## Begin Dataset section

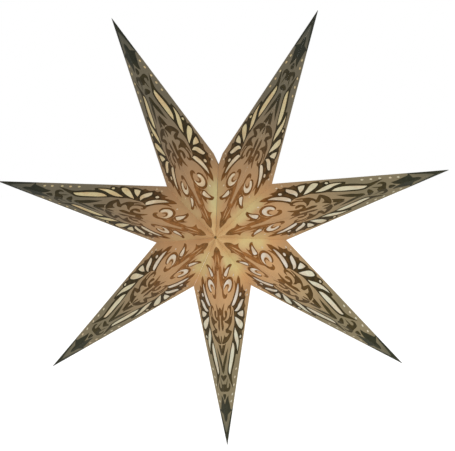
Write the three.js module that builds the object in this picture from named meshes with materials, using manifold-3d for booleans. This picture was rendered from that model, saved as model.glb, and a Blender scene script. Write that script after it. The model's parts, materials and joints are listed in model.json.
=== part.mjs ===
// Paper star lantern: seven folded paper rays closed around a pendant lampholder and its bulb.
// Millimetres, +Z up, the front of the star faces -Y.
// The origin is the top of the lampholder's neck, where the hanging cord enters.

import * as THREE from 'three';
import { mergeVertices } from 'three/addons/utils/BufferGeometryUtils.js';
import Module from 'manifold-3d';

const wasm = await Module();
wasm.setup();

// Star: the corners of its folded paper
const RAY_COUNT = 7;
const TIP_RADIUS = 310;
const NOTCH_RADIUS = 90;
const HALF_DEPTH = 90;

// Paper panels: one facet of a ray each, hinged on the creases of its outer face
const PAPER_THICKNESS = 0.5;
const WINDOW_DEPTH = 0.3;
const RIDGE_CREASE_GAP = 0.35;
const EDGE_CREASE_GAP = 0.2;
const SEAM_CREASE_GAP = 0.25;
const RIDGE_BEVEL_WIDTH = 7.6;
const EDGE_BEVEL_WIDTH = 0.35;
const APEX_HOLE_RADIUS = 3;
const APEX_BEVEL_WIDTH = 3;
const CORD_HOLE_CUT_DEPTH = 4.5;

// Closing tabs and hook-and-loop tapes inside the open seam at the top
const TOUCH_GAP = 0.3;
const TAB_THICKNESS = 0.6;
const TAB_WIDTH = 12;
const TAB_END = 46;
const TAPE_THICKNESS = 0.9;
const TAPE_INSET = 1.4;
const TAPE_WIDTH = 8;
const TAPE_START = 18;
const TAPE_END = 43;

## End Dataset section

Copy all data exactly, start to finish.

▶ **Answer to the task**:
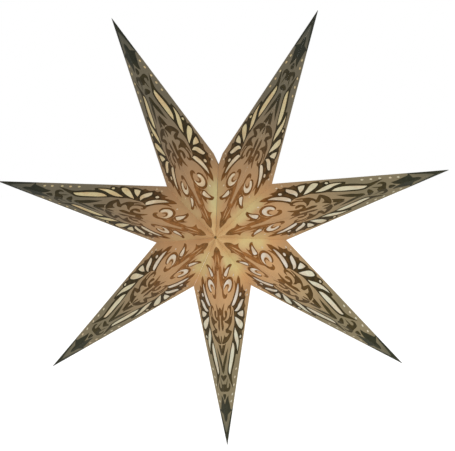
Write the three.js module that builds the object in this picture from named meshes with materials, using manifold-3d for booleans. This picture was rendered from that model, saved as model.glb, and a Blender scene script. Write that script after it. The model's parts, materials and joints are listed in model.json.
=== part.mjs ===
// Paper star lantern: seven folded paper rays closed around a pendant lampholder and its bulb.
// Millimetres, +Z up, the front of the star faces -Y.
// The origin is the top of the lampholder's neck, where the hanging cord enters.

import * as THREE from 'three';
import { mergeVertices } from 'three/addons/utils/BufferGeometryUtils.js';
import Module from 'manifold-3d';

const wasm = await Module();
wasm.setup();

// Star: the corners of its folded paper
const RAY_COUNT = 7;
const TIP_RADIUS = 310;
const NOTCH_RADIUS = 90;
const HALF_DEPTH = 90;

// Paper panels: one facet of a ray each, hinged on the creases of its outer face
const PAPER_THICKNESS = 0.5;
const WINDOW_DEPTH = 0.3;
const RIDGE_CREASE_GAP = 0.35;
const EDGE_CREASE_GAP = 0.2;
const SEAM_CREASE_GAP = 0.25;
const RIDGE_BEVEL_WIDTH = 7.6;
const EDGE_BEVEL_WIDTH = 0.35;
const APEX_HOLE_RADIUS = 3;
const APEX_BEVEL_WIDTH = 3;
const CORD_HOLE_CUT_DEPTH = 4.5;

// Closing tabs and hook-and-loop tapes inside the open seam at the top
const TOUCH_GAP = 0.3;
const TAB_THICKNESS = 0.6;
const TAB_WIDTH = 12;
const TAB_END = 46;
const TAPE_THICKNESS = 0.9;
const TAPE_INSET = 1.4;
const TAPE_WIDTH = 8;
const TAPE_START = 18;
const TAPE_END = 43;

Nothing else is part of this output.